[Challenge] Extract exactly the run of lines starting at the line that holds "for part in" and ending at the line that holds "bpy.data.objects.remove(obj)", both included.

[START OF Information supplied]

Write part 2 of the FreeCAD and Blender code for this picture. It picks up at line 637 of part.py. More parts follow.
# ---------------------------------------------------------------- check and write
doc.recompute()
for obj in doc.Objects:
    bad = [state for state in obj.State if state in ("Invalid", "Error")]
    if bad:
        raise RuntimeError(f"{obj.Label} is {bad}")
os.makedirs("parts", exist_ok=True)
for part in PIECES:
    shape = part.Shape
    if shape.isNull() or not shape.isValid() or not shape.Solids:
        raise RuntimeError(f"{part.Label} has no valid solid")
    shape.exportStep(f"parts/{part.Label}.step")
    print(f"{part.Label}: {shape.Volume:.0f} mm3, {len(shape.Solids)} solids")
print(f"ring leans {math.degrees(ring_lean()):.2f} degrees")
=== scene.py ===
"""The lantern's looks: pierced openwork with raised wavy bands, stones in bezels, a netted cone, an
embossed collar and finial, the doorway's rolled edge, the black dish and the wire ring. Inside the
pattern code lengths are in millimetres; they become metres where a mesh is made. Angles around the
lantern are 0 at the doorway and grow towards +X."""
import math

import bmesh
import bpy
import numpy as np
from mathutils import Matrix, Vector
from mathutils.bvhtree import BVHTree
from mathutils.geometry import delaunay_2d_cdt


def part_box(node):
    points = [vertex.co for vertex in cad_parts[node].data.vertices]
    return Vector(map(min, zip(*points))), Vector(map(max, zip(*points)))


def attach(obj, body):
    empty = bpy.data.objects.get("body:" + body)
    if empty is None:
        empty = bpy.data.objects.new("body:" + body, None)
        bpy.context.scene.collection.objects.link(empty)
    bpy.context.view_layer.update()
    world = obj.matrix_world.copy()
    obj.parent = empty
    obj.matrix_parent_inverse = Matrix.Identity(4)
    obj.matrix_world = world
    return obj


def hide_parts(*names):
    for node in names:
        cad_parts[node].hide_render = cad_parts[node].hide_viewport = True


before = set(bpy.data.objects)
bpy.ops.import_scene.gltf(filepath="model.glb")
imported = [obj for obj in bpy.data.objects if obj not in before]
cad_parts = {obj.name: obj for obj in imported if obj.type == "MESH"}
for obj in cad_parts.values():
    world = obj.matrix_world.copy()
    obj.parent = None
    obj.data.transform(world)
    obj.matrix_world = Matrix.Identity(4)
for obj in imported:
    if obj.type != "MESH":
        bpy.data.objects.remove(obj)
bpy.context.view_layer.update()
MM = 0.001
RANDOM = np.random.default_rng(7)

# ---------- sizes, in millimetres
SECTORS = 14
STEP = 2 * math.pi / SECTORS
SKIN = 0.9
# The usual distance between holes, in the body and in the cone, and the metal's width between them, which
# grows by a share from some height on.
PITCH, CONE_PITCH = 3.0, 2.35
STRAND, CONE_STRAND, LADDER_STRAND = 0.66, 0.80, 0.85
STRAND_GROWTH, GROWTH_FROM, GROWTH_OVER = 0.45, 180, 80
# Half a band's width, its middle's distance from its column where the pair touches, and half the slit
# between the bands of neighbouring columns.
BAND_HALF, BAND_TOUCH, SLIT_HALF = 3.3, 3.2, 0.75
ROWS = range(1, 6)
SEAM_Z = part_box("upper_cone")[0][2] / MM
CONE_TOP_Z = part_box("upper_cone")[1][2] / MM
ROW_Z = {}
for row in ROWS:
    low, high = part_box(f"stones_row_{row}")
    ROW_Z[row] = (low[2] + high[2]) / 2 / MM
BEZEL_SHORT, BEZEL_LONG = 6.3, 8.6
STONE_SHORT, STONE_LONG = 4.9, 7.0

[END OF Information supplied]
[START OF Information supplied]

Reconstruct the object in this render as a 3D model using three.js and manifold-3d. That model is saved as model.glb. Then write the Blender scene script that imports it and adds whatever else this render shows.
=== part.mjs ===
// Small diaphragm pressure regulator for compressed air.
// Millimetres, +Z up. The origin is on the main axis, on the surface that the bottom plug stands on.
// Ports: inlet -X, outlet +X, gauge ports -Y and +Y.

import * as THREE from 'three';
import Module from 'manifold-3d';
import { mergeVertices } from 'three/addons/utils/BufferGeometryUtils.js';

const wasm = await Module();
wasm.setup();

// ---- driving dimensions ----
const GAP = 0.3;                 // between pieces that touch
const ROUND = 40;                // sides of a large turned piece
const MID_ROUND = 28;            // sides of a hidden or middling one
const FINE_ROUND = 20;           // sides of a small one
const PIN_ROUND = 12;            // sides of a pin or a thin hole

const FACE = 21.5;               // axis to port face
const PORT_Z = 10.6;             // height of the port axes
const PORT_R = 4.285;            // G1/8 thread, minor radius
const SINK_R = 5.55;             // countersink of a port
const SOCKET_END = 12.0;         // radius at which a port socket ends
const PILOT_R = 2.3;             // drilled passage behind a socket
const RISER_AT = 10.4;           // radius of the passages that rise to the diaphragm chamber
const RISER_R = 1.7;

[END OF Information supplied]

[Solution to the exercise]
for part in PIECES:
    shape = part.Shape
    if shape.isNull() or not shape.isValid() or not shape.Solids:
        raise RuntimeError(f"{part.Label} has no valid solid")
    shape.exportStep(f"parts/{part.Label}.step")
    print(f"{part.Label}: {shape.Volume:.0f} mm3, {len(shape.Solids)} solids")
print(f"ring leans {math.degrees(ring_lean()):.2f} degrees")
=== scene.py ===
"""The lantern's looks: pierced openwork with raised wavy bands, stones in bezels, a netted cone, an
embossed collar and finial, the doorway's rolled edge, the black dish and the wire ring. Inside the
pattern code lengths are in millimetres; they become metres where a mesh is made. Angles around the
lantern are 0 at the doorway and grow towards +X."""
import math

import bmesh
import bpy
import numpy as np
from mathutils import Matrix, Vector
from mathutils.bvhtree import BVHTree
from mathutils.geometry import delaunay_2d_cdt


def part_box(node):
    points = [vertex.co for vertex in cad_parts[node].data.vertices]
    return Vector(map(min, zip(*points))), Vector(map(max, zip(*points)))


def attach(obj, body):
    empty = bpy.data.objects.get("body:" + body)
    if empty is None:
        empty = bpy.data.objects.new("body:" + body, None)
        bpy.context.scene.collection.objects.link(empty)
    bpy.context.view_layer.update()
    world = obj.matrix_world.copy()
    obj.parent = empty
    obj.matrix_parent_inverse = Matrix.Identity(4)
    obj.matrix_world = world
    return obj


def hide_parts(*names):
    for node in names:
        cad_parts[node].hide_render = cad_parts[node].hide_viewport = True


before = set(bpy.data.objects)
bpy.ops.import_scene.gltf(filepath="model.glb")
imported = [obj for obj in bpy.data.objects if obj not in before]
cad_parts = {obj.name: obj for obj in imported if obj.type == "MESH"}
for obj in cad_parts.values():
    world = obj.matrix_world.copy()
    obj.parent = None
    obj.data.transform(world)
    obj.matrix_world = Matrix.Identity(4)
for obj in imported:
    if obj.type != "MESH":
        bpy.data.objects.remove(obj)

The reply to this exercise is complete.